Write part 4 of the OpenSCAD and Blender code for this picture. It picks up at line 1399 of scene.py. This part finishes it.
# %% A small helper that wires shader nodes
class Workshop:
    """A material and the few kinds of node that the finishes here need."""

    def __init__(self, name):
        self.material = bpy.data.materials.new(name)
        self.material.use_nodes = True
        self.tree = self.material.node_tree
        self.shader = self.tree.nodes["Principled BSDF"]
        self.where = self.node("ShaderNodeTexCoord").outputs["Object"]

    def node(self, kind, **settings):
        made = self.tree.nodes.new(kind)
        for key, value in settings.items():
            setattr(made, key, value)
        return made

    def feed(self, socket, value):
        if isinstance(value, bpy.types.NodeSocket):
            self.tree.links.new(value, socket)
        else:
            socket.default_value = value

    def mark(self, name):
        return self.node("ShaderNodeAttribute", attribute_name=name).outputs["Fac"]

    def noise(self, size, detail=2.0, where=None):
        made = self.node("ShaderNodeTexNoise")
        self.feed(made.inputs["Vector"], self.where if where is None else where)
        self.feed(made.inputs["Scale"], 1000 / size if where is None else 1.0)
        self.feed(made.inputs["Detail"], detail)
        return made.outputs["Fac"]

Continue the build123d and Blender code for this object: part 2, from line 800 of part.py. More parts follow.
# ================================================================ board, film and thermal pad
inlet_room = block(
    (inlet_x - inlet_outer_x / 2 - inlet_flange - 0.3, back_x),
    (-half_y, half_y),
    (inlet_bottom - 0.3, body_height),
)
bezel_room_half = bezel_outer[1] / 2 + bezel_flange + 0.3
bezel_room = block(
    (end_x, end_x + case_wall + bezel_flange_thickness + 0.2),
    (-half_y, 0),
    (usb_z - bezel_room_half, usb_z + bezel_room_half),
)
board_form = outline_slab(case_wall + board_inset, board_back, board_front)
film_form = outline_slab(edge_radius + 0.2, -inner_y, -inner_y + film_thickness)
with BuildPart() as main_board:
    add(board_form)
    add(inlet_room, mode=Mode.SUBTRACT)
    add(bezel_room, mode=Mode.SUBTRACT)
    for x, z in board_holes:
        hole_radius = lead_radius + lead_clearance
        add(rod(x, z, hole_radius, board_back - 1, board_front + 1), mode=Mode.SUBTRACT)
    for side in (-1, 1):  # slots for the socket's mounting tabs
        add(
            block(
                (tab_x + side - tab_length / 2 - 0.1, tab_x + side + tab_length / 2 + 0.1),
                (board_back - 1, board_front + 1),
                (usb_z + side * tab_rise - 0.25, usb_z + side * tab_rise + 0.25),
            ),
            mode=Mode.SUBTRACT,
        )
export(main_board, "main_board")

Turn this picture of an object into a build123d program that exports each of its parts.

▬▬▬▬▬▬

### Exercise prompt:
Faithfully transcribe the whole of the data.

### Exercise solution:
Write part 4 of the OpenSCAD and Blender code for this picture. It picks up at line 1399 of scene.py. This part finishes it.
# %% A small helper that wires shader nodes
class Workshop:
    """A material and the few kinds of node that the finishes here need."""

    def __init__(self, name):
        self.material = bpy.data.materials.new(name)
        self.material.use_nodes = True
        self.tree = self.material.node_tree
        self.shader = self.tree.nodes["Principled BSDF"]
        self.where = self.node("ShaderNodeTexCoord").outputs["Object"]

    def node(self, kind, **settings):
        made = self.tree.nodes.new(kind)
        for key, value in settings.items():
            setattr(made, key, value)
        return made

    def feed(self, socket, value):
        if isinstance(value, bpy.types.NodeSocket):
            self.tree.links.new(value, socket)
        else:
            socket.default_value = value

    def mark(self, name):
        return self.node("ShaderNodeAttribute", attribute_name=name).outputs["Fac"]

    def noise(self, size, detail=2.0, where=None):
        made = self.node("ShaderNodeTexNoise")
        self.feed(made.inputs["Vector"], self.where if where is None else where)
        self.feed(made.inputs["Scale"], 1000 / size if where is None else 1.0)
        self.feed(made.inputs["Detail"], detail)
        return made.outputs["Fac"]

Continue the build123d and Blender code for this object: part 2, from line 800 of part.py. More parts follow.
# ================================================================ board, film and thermal pad
inlet_room = block(
    (inlet_x - inlet_outer_x / 2 - inlet_flange - 0.3, back_x),
    (-half_y, half_y),
    (inlet_bottom - 0.3, body_height),
)
bezel_room_half = bezel_outer[1] / 2 + bezel_flange + 0.3
bezel_room = block(
    (end_x, end_x + case_wall + bezel_flange_thickness + 0.2),
    (-half_y, 0),
    (usb_z - bezel_room_half, usb_z + bezel_room_half),
)
board_form = outline_slab(case_wall + board_inset, board_back, board_front)
film_form = outline_slab(edge_radius + 0.2, -inner_y, -inner_y + film_thickness)
with BuildPart() as main_board:
    add(board_form)
    add(inlet_room, mode=Mode.SUBTRACT)
    add(bezel_room, mode=Mode.SUBTRACT)
    for x, z in board_holes:
        hole_radius = lead_radius + lead_clearance
        add(rod(x, z, hole_radius, board_back - 1, board_front + 1), mode=Mode.SUBTRACT)
    for side in (-1, 1):  # slots for the socket's mounting tabs
        add(
            block(
                (tab_x + side - tab_length / 2 - 0.1, tab_x + side + tab_length / 2 + 0.1),
                (board_back - 1, board_front + 1),
                (usb_z + side * tab_rise - 0.25, usb_z + side * tab_rise + 0.25),
            ),
            mode=Mode.SUBTRACT,
        )
export(main_board, "main_board")

Turn this picture of an object into a build123d program that exports each of its parts.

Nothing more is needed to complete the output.